In January 2006, Palestinian voters in Gaza, the West Bank and East Jerusalem voted for a new Palestinian legislature. Hamas won a major victory, taking 74 of the 132 seats, in an election deemed fair and honest by international observers. Its rival, the once-dominant Fatah party, criticized for ineffectiveness and corruption, took only 45 seats.

Fatah still controls the presidency, the highest elected position in the government. Mahmoud Abbas has held the position since January 2005. Fatah also controls roughly 70,000 police and security forces throughout the West Bank and Gaza Strip. These forces regularly clash with Hamas loyalists.

The surprise political victory in 2006 gave Hamas control of the Palestinian government. It also created a conflict with Israel and with Palestinian Authority President Mahmoud Abbas. Hamas refuses to accept Israel's right to exist and says it will not honor pre-existing treaties signed by the Palestinian Authority. In light of this, Israel, with the support of the United States and the European Union, launched a financial boycott of the Hamas-led government. Israel refused to pay the Palestinian Authority its monthly trade taxes, which Israel collects, and Washington has sought to freeze all bank transfers to the Palestinian Authority. The results deprived the authority's 150,000 civil servants of salaries for a time, but aid has continued to flow from the European Union and the United States via a specially devised "mechanism" that bypasses the Palestinian government.

How have recent events impacted the relationship between Hamas and Fatah?

In June, Hamas took control over the Gaza Strip, destroying the headquarters of President Abbas as well as other government buildings. As a result of the violence, Abbas dissolved the unity government, a power-sharing deal between the two groups that was signed on Feb. 9, 2007, and swore in an emergency government. He forced out the prime minister, Ismail Haniyeh, who is a member of Hamas. Abbas named Salam Fayyad, a Western-backed independent lawmaker, to the post.

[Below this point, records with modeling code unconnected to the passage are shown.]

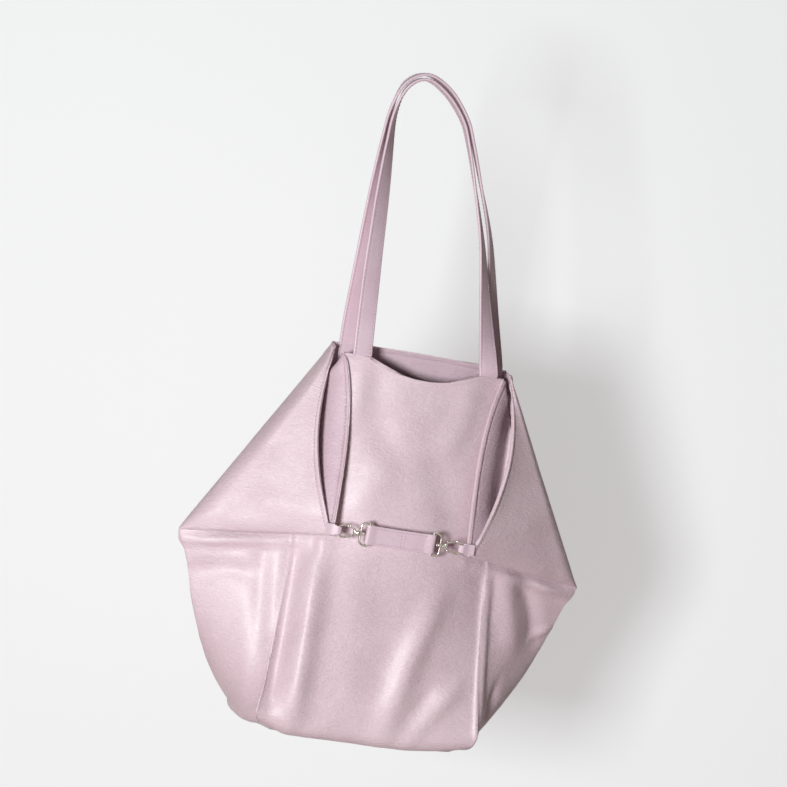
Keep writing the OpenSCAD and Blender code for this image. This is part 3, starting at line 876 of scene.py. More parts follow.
@dataclass
class Shell:
    """The soft wall, its facings and its base, as sewn from one folded pattern.

    Attributes:
        finishes: The bag's materials.
        pattern: The folded sheet's curves.
        flap_rows: Rows of faces from a hem to the fold.
        body_rows: Rows from the fold to the base.
        turn_rows: Rows round the lower edge.
        facing_reach: How far the facing band runs down from the hem, in millimetres.
        facing_t: The facing band's thickness.
        hem_t: The turned hem's thickness.
        creases: The fold lines that the photo shows.
        dent_depth: How far the layers behind the inner strips sink in.
        dent_x: Where they sink in most.
        dent_width: How wide that hollow is.
        hem_lift: How far a wing's hem stands off the layer under it.
        stitch_in: How far below the hem its stitches run.
        lap: How far the panels' facings stand off more than the gussets', where they lap over them.
        columns: Each column's place in the pattern, whether it is on the back, and its side as a sign.
        sheet: The folded sheet that every piece is cut from.
    """

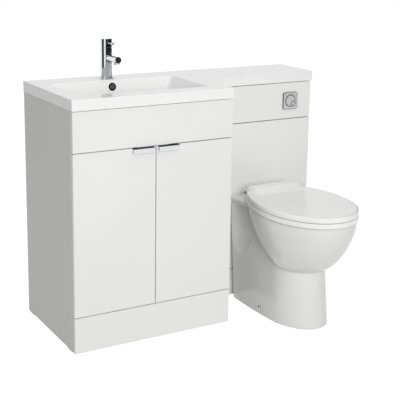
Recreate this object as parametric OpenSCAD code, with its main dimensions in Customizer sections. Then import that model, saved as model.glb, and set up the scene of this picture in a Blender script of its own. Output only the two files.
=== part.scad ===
// Toilet and basin combination unit: a vanity cabinet with an inset basin, a shallower
// cistern cabinet beside it under one L-shaped top, and a back-to-wall pan in front of that.
// Origin: on the floor, under the middle of the whole unit. +Z up, -Y towards the user.

/* [Overall] */
// Width of the vanity cabinet
vanity_w = 600; // [540:10:700]
// Depth of the vanity cabinet, door faces to wall
vanity_d = 438; // [430:2:480]
// Width of the cistern cabinet
wc_w = 495; // [460:5:560]
// Depth of the cistern cabinet, panel face to wall
wc_d = 216; // [210:2:240]
// Height of both cabinets, under the top
cabinet_h = 824; // [810:2:860]
// Reach of the closed seat lid in front of the cistern cabinet
pan_reach = 544; // [536:2:560]

/* [Boards] */
// Thickness of carcass boards
board_t = 15; // [15:1:18]
// Thickness of doors, fascia, plinths and WC panels
front_t = 16; // [16:1:18]
// Height of the vanity plinth line above the floor
plinth_h = 127; // [110:1:140]
// Height of the fascia, from the line over the doors to the top
fascia_h = 138; // [134:1:154]
// Height of the WC plinth line above the floor
wc_plinth_h = 108; // [104:1:110]
// Height of the upper WC panel, from the line under it to the top
wc_upper_h = 143; // [134:1:154]
// Width of the visible joints between fronts
front_gap = 3; // [2:0.5:4]
// Setback of the fronts from the cabinet's outer faces
front_inset = 1; // [0.5:0.5:2]
// Gap between a closed door and the carcass edge
door_gap = 3.5; // [3.5:0.5:5]
// Clearance of the plinths above the floor
plinth_lift = 1.5; // [1:0.5:3]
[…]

Hamas leaders have condemned the move, making a decision not to recognize the changes, and insisted that the Fatah-Hamas unity government formed in March remains in charge of the Palestinian Authority. Haniyeh has claimed that he continues to hold the position of prime minister of the Palestinian Authority.

Leaders from the United States, Europe and Israel have spoken out in support of Abbas and his new government — and plan to restore aid to the Palestinian people.